Open oumkale opened 3 years ago
When encountering an error like this, the controller retries with backoff. I suspect you're seeing it in one of the longer waiting periods. (We use the default which maxes out at 16m40s.)
Do you have some more timestamps for those error="command terminated with exit code 1"
? How long did it stay in this state?
Hi @cbandy, Thank you for your reply.
Just doing network loss for a couple of seconds against one of statefulset. The operator is in a running state(not backoff) only logs are showing errors. Tried with both manager cases CRUNCHY_DEBUG : "true" it is in waiting for state at the above error and If "false" logs continue with the same error with some time gap.
I tried after 4-5min(after operator stuck) scaling replicas 2->3 but it was not getting scaled. Only showing configured but not actually. here At the same not able to delete or create object of the postgrescluster.
The operator is in a running state(not backoff) only logs are showing errors.
After showing level=error msg="Reconciler error"
in the logs, the controller will wait (backoff) before trying to process that PostgresCluster again. What do you mean by "running state" here?
I tried after 4-5min(after operator stuck) scaling replicas 2->3 but it was not getting scaled. Only showing configured but not actually.
After 5 minutes of level=error msg="Reconciler error"
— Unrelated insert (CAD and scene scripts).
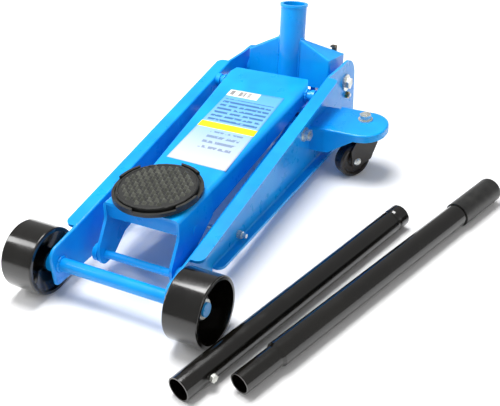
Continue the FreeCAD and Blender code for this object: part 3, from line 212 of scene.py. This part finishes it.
# Black iron, rubber and nylon differ mostly in grain and in how wide their soft highlight is. The
# studs are worn paler than the pad between them, which is what makes the rows read from afar.
CAST = dull("cast_saddle", "151513", "2e2e2a", 0.42, 2.2, 0.25)
RUBBER = dull("pad_rubber", "0d0e0c", "1c1d1a", 0.55, 1.2, 0.1)
STUD = dull("stud_rubber", "44463f", "6e7067", 0.36, 1.6, 0.1, 0.1)
GRIP = dull("grip_rubber", "0e0e0d", "2a2a28", 0.38, 1.6, 0.15, 0.1)
PLASTIC = dull("caster_nylon", "15100d", "2a231e", 0.32, 2.5, 0.08)
FORK = dull("caster_fork_black", "100c0a", "26201c", 0.35, 3.0, 0.1)
print("dull blacks:", CAST.name, RUBBER.name, STUD.name, GRIP.name, PLASTIC.name, FORK.name)

# %% [markdown]
# ## Dress the CAD pieces
# Pressed and machined parts keep their CAD shape. A bevel modifier rounds each sharp edge a little, so
# that it catches a line of light as a real edge does.

# %% Materials on the CAD nodes
DRESS = {
    BLUE: ["side_plate_left", "side_plate_right", "front_axle", "unit_cradle", "lift_arm", "arm_hub_tube",
           "crank_ears", "saddle_bracket", "bracket_brace", "lower_cross_rod", "link_rod_left",
           "link_rod_right", "yoke_shell", "handle_socket", "pump_lever", "caster_stubs", "caster_arm_left",
           "caster_arm_right", "unit_block", "arm_pivot_shaft", "axle_collars", "arm_shaft_spacers",
           "yoke_pivot_spacers", "bracket_pivot_pins", "link_eye_washers"],
    BLACK: ["front_wheel_left", "front_wheel_right", "handle_lower_tube", "handle_upper_tube"],
    ZINC: ["axle_retaining_rings", "tie_rod", "tie_rod_nuts", "ear_bolts", "link_pivot_bolts",
           "link_bolt_nuts", "yoke_pivot_bolts", "yoke_pivot_washers", "yoke_pivot_nuts",
           "caster_stem_bolts", "caster_stem_nuts", "caster_rivet_left", "caster_rivet_right",
           "handle_screw"],
    BRASSY: ["ear_nuts"],
    TURNED: ["crank_pin", "ram", "pump_plunger", "pump_roller", "release_valve", "saddle_stem_ring",
             "caster_swivel_bearings"],
    TAB: ["yoke_tab"],
    CAST: ["saddle"],
    RUBBER: ["saddle_pad"],
    GRIP: ["handle_grip"],
    PLASTIC: ["caster_wheel_left", "caster_wheel_right"],
    FORK: ["caster_fork_left", "caster_fork_right"],
}


def dress(node, material, bevel_mm=0.7):
    """Puts one material on a CAD node and softens its edges at render time."""
    mesh = node.data
    mesh.materials.clear()
    mesh.materials.append(material)
    for polygon in mesh.polygons:
        polygon.material_index = 0
    soften = node.modifiers.new("edge_light", "BEVEL")
    soften.width = bevel_mm * MM
    soften.segments = 2
    soften.limit_method = "ANGLE"
    soften.angle_limit = math.radians(50)
    soften.harden_normals = False
    soften.use_clamp_overlap = True


dressed = 0
for material, names in DRESS.items():
    for name in names:
        dress(NODES[name], material)
        dressed += 1
print("dressed", dressed, "of", len(NODES))

# %% [markdown]
# ## Small pieces that a plain solid lacks

# %% Mesh helpers


def piece(name, mesh, material, body, smooth=True):
    """A new visible piece that rides on a CAD body."""
    obj = bpy.data.objects.new(name, mesh)
    bpy.context.scene.collection.objects.link(obj)
    mesh.materials.append(material)
    if smooth:
        for polygon in mesh.polygons:
            polygon.use_smooth = True
    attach(obj, body)
    return obj


def weld_bead(name, path, radius_mm, body, closed, seed, material=None):
    """A rope of weld along a path: round in section, with a ripple every few millimetres."""
    rng = random.Random(seed)
    mesh = bpy.data.meshes.new(name)
    build = bmesh.new()
    rings = []
    sides = 10
    total = len(path)
    for i, point in enumerate(path):
        ahead = path[(i + 1) % total] if closed or i + 1 < total else point
        behind = path[i - 1] if closed or i else point
        along = (Vector(ahead) - Vector(behind)).normalized()
        one = along.orthogonal().normalized()
        two = along.cross(one)
        swell = radius_mm * MM * (1 + 0.16 * math.sin(i * 1.9) + 0.08 * rng.uniform(-1, 1))
        if not closed and i in (0, total - 1):
            swell *= 0.35
        rings.append([build.verts.new(Vector(point) + (one * math.cos(t) + two * math.sin(t)) * swell)
                      for t in [2 * math.pi * k / sides for k in range(sides)]])
    pairs = range(total) if closed else range(total - 1)
    for i in pairs:
        first, second = rings[i], rings[(i + 1) % total]
        offset = 0
        if closed and i == total - 1:
            offset = min(range(sides), key=lambda k: (first[0].co - second[k].co).length)
        for k in range(sides):
            build.faces.new((first[k], first[(k + 1) % sides],
                             second[(k + 1 + offset) % sides], second[(k + offset) % sides]))
    if not closed:
        build.faces.new(rings[0])
        build.faces.new(list(reversed(rings[-1])))
    bmesh.ops.recalc_face_normals(build, faces=build.faces)
    build.to_mesh(mesh)
    build.free()
    return piece(name, mesh, material or BLUE, body)


def circle_path(centre, radius, axis, count, start=0.0, sweep=2 * math.pi):
    """Points round a centre, in the plane across an axis."""
    axis = Vector(axis).normalized()
    one = axis.orthogonal().normalized()
    two = axis.cross(one)
    full = abs(sweep - 2 * math.pi) < 1e-6
    steps = count if full else count - 1
    return [Vector(centre) + (one * math.cos(a) + two * math.sin(a)) * radius
            for a in [start + sweep * i / steps for i in range(count)]]


# %% [markdown]
# ### Saddle studs
# Rows of small blunt pyramids on the pad, staggered row by row, inside a round rim. They are real
# mesh, not bump, because they show in outline from the side.

# %% Studs


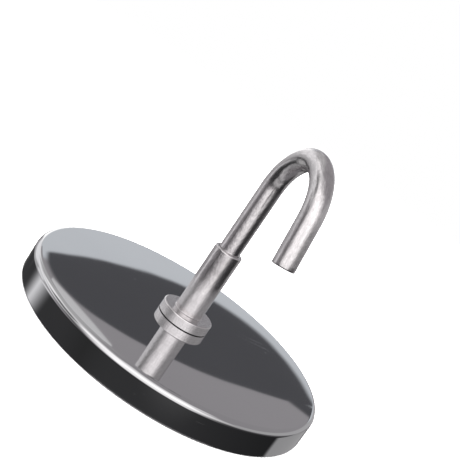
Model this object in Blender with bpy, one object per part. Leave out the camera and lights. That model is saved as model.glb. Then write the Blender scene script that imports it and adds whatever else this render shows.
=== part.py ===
"""Round magnet hook: a plated steel cup that holds a ring magnet, a flanged sleeve bolted through it, and a wire
hook that screws into the sleeve.

Metres, +Z up. The origin is the centre of the face that grips, and +Z runs up the axis of the sleeve and the hook.
The hook's free leg lies towards +X. Run it with: blender --background --python part.py
"""

import math

import bmesh
import bpy
from mathutils import Matrix, Vector

# Gaps between pieces
contact_gap = 0.0003
seam_gap = 0.00015
running_clearance = 0.0001
cut_overrun = 0.001
merge_share = 0.01
crease_angle = math.radians(28)

# Steel cup
cup_diameter = 0.067
cup_height = 0.006
cup_wall = 0.0012
cup_top_thickness = 0.0012
cup_rim_radius = 0.0012
cup_hem_radius = 0.00025
cup_inner_corner_radius = 0.0008
cup_hole_edge_break = 0.0002
cup_segments = 96

# Ring magnet and the resin that beds it in the cup
resin_width = 0.001
resin_recess = 0.0003
resin_corner_share = 0.8
magnet_bore_diameter = 0.014
magnet_edge_chamfer = 0.0004
magnet_segments = 64

# Wire hook
wire_diameter = 0.0046
shank_exposed_length = 0.015
bend_radius = 0.01035
bend_angle = math.radians(168.5)
free_leg_length = 0.0094
tip_chamfer = 0.0003
hook_thread_step = 0.0003
hook_thread_pitch = 0.0007
hook_thread_length = 0.007
wire_segments = 24
bend_steps = 26

# Flanged sleeve
sleeve_wall = 0.0007
sleeve_length = 0.0175
sleeve_mouth_chamfer = 0.00025
sleeve_counterbore_depth = 0.005
sleeve_bore_runout = 0.001
sleeve_root_radius = 0.0003
flange_overhang = 0.0026
flange_thickness = 0.0021
flange_edge_radius = 0.0002
sleeve_segments = 32

# Spigot under the flange, with its nut and spring washer
spigot_diameter = 0.005
spigot_thread_pitch = 0.0008
spigot_end_chamfer = 0.0004
spigot_stand_out = 0.0002
nut_thickness = 0.0027
nut_width_share = 1.6
nut_face_share = 0.96
nut_chamfer_angle = math.radians(30)
washer_thickness = 0.001
washer_width = 0.0019
washer_slit_angle = math.radians(14)
washer_steps = 30

# Thread form: how deep a groove is in pitches, how many rings of points a turn has, and how wide its crest is
thread_depth_share = 0.6
thread_rings_per_turn = 4
thread_crest_share = 0.25

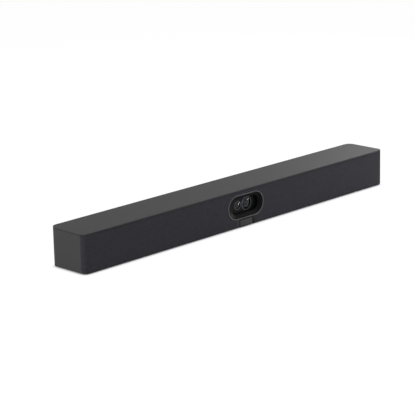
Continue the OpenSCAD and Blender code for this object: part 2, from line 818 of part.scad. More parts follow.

the time between retries is ~5.5 minutes. It is normal to see no messages logged when there is a single PostgresCluster.
🤔 Even so, it should respond to changes to the PostgresCluster spec. What do you mean by "showing configured but not actually"? Did the operator log any messages?
At the same not able to delete or create object of the postgrescluster.
Same here. The operator should respond when that PostgresCluster is deleted. How did you delete it, kubectl delete
?
If you still have logs, I'd like to see the exact messages and timestamps. The ones from running with CRUNCHY_DEBUG : "true"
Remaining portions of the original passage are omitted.